Task directions:
Comb the records below for the string "Blender" and copy each line where it turns up.

Given records:
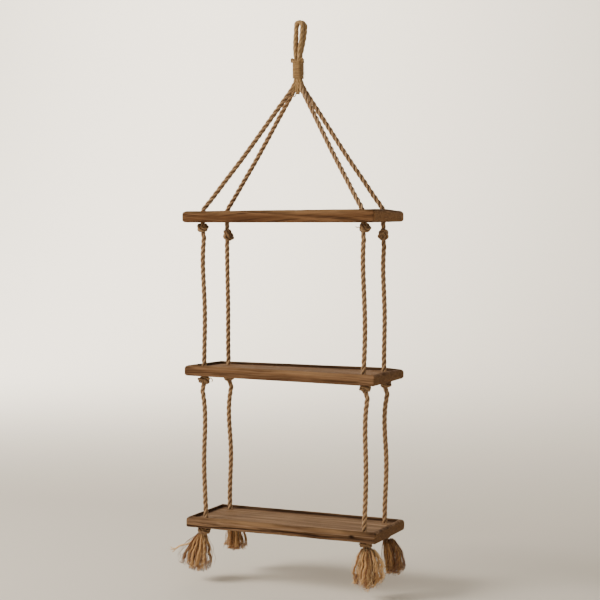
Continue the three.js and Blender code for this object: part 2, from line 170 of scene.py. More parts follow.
---
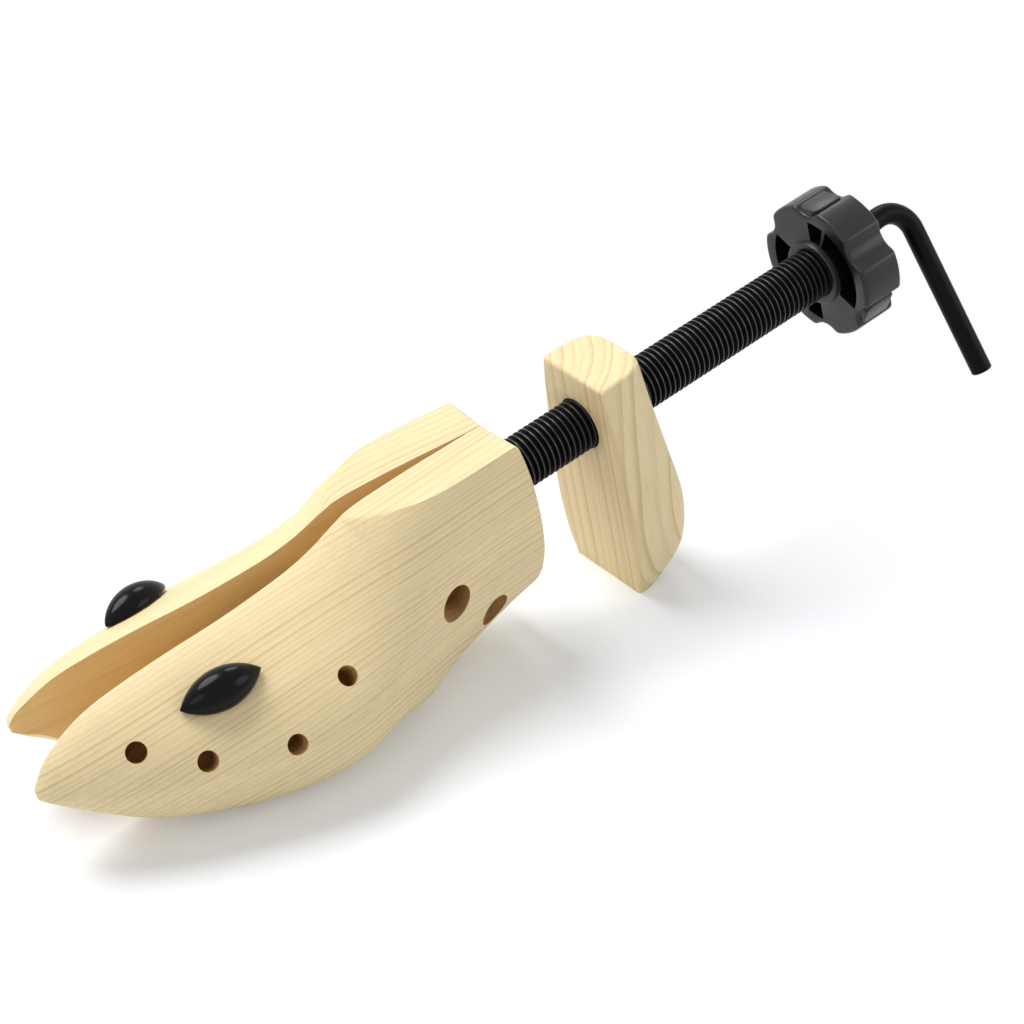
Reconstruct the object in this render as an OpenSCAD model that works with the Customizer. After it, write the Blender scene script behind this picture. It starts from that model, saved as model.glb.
* * *
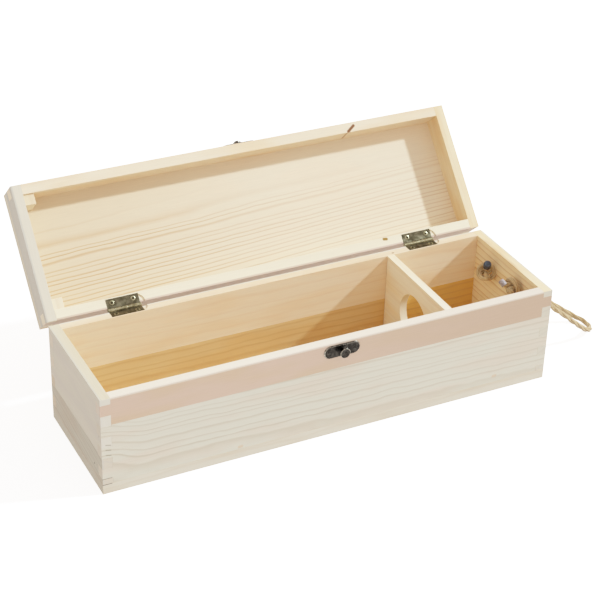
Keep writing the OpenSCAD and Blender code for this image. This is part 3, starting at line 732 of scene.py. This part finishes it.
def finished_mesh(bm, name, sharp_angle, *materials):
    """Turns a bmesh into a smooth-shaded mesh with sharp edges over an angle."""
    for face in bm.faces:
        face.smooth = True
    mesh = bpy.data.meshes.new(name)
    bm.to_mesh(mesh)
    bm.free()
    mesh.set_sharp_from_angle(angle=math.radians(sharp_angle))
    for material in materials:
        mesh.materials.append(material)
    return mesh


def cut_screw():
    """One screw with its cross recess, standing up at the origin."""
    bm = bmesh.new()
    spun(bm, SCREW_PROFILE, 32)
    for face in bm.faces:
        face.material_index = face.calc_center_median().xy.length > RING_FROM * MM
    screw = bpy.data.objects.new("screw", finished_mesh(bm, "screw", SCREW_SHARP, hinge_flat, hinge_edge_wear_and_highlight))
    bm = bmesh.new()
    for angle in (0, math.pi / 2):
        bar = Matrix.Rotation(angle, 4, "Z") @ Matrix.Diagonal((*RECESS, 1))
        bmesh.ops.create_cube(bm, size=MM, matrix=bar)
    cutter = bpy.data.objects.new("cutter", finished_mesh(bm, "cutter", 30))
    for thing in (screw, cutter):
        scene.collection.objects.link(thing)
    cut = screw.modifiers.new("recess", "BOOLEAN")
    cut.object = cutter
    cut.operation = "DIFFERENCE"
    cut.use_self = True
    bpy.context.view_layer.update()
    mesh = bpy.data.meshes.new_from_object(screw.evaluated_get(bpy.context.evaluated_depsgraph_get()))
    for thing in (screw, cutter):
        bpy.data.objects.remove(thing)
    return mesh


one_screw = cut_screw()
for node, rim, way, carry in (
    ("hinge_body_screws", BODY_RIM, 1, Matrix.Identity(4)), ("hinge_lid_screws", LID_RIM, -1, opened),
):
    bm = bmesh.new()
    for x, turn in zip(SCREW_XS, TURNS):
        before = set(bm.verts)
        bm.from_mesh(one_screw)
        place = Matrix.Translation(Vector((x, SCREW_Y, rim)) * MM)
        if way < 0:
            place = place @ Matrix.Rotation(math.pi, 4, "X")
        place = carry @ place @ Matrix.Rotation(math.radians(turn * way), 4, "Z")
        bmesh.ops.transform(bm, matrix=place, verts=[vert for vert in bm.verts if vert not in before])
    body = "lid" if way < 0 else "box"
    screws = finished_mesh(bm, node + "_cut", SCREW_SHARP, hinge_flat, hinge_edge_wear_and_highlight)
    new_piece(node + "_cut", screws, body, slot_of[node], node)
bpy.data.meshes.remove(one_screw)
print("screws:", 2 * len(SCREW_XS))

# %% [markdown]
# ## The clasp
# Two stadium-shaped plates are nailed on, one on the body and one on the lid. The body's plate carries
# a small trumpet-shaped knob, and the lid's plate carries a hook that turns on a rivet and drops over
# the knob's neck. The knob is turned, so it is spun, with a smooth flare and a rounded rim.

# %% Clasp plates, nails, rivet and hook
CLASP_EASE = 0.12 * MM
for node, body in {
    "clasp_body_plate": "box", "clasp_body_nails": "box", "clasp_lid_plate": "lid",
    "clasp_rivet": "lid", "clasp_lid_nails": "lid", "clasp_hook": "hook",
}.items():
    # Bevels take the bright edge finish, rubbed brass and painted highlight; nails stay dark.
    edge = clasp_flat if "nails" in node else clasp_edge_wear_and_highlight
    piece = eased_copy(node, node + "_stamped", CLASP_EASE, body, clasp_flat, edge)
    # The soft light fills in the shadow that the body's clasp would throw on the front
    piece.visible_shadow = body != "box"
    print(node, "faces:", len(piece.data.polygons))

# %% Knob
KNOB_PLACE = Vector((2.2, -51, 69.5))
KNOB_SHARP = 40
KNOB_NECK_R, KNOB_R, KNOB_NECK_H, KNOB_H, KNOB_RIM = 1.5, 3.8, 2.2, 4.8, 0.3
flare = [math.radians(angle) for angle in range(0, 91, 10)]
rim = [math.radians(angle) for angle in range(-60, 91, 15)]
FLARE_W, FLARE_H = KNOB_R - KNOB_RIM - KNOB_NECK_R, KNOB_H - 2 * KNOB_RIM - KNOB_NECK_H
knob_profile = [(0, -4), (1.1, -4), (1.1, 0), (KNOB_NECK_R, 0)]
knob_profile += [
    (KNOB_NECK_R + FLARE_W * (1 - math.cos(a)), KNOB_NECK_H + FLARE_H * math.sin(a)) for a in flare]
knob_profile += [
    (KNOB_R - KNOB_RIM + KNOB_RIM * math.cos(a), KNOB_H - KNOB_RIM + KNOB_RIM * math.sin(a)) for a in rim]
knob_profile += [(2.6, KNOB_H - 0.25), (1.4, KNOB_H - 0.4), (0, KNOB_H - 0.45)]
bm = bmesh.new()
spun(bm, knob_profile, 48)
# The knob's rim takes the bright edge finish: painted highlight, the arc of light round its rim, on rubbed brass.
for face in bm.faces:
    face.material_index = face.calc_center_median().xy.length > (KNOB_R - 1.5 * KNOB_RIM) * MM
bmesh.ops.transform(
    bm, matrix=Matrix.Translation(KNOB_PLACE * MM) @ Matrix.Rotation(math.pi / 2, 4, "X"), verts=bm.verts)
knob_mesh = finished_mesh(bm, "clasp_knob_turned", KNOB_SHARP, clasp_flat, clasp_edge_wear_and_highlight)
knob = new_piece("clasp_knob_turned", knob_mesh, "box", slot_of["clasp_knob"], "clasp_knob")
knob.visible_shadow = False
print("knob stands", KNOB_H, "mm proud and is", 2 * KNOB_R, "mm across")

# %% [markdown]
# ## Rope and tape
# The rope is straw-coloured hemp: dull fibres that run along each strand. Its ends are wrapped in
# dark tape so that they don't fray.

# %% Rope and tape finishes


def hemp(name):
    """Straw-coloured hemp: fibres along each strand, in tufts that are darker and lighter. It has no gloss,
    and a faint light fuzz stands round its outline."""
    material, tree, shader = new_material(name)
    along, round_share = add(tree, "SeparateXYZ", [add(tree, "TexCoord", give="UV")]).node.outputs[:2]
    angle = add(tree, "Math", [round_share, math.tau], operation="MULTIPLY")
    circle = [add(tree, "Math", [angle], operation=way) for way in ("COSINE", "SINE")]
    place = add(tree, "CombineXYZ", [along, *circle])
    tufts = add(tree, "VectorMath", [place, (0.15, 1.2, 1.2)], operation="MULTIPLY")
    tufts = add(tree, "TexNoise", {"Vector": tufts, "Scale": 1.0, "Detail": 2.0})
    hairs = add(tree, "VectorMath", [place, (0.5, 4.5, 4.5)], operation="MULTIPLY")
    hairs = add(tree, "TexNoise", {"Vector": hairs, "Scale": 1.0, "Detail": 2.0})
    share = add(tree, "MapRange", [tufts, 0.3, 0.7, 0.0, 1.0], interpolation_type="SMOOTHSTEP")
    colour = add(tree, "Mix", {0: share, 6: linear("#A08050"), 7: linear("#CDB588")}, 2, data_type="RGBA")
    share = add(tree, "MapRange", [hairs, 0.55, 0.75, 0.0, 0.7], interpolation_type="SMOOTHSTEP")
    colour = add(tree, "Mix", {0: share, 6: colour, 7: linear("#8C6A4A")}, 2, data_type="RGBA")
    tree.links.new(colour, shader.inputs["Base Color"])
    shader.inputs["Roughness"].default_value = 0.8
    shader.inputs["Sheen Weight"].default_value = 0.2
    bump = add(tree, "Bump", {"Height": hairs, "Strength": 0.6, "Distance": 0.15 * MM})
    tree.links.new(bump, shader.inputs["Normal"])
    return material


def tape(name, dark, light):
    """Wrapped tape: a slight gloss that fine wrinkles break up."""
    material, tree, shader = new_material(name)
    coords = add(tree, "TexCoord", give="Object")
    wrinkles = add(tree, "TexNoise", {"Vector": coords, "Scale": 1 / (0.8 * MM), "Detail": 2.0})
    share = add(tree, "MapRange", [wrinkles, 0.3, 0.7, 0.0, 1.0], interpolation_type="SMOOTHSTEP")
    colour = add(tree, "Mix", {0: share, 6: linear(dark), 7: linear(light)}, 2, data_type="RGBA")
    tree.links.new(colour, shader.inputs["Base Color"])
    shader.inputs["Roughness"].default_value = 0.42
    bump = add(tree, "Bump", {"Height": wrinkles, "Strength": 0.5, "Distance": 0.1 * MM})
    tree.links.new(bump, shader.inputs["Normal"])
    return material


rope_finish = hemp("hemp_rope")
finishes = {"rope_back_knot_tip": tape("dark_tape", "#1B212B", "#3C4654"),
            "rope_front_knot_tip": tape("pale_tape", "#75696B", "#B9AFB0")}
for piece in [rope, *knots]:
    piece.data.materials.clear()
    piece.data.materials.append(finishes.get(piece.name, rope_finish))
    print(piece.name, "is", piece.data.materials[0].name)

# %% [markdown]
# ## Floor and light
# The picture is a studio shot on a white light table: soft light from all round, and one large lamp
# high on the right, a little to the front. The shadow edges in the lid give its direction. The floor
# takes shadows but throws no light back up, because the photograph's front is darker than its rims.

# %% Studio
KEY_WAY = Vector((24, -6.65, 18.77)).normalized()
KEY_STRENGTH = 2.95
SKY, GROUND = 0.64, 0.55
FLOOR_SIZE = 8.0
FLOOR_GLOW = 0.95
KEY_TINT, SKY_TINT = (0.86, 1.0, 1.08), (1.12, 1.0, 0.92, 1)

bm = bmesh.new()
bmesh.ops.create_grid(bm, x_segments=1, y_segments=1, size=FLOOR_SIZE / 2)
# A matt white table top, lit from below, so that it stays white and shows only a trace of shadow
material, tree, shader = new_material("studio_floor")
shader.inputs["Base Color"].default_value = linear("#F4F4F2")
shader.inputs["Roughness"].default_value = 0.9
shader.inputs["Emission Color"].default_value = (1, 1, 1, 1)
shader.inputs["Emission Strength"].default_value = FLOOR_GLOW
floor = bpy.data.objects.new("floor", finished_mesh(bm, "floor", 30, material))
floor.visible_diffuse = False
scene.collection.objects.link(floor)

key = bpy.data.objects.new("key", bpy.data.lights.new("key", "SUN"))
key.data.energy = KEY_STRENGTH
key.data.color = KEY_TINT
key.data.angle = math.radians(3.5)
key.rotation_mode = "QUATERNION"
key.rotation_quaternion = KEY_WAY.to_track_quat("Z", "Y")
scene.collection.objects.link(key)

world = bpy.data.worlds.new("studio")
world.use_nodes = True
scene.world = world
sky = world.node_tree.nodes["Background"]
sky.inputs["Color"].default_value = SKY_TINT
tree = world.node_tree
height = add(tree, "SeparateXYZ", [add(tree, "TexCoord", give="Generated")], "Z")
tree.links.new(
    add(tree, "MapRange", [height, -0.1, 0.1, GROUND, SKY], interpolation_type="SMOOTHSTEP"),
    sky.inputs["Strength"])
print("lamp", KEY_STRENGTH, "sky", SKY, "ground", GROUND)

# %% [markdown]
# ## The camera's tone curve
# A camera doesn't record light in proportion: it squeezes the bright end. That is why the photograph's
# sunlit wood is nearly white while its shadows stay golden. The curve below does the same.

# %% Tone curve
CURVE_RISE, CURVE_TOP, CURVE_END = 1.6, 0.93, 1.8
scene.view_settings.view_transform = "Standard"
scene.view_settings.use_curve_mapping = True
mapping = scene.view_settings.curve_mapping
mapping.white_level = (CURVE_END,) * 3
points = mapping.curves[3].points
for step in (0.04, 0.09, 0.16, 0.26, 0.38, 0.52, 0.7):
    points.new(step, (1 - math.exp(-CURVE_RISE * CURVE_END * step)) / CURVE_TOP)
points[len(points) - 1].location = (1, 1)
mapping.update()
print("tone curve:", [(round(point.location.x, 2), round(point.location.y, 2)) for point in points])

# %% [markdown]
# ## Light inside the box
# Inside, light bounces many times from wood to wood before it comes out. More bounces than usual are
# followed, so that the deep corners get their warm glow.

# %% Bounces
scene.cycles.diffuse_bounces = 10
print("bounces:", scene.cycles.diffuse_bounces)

Response to the exercise:
Continue the three.js and Blender code for this object: part 2, from line 170 of scene.py. More parts follow.
Reconstruct the object in this render as an OpenSCAD model that works with the Customizer. After it, write the Blender scene script behind this picture. It starts from that model, saved as model.glb.
Keep writing the OpenSCAD and Blender code for this image. This is part 3, starting at line 732 of scene.py. This part finishes it.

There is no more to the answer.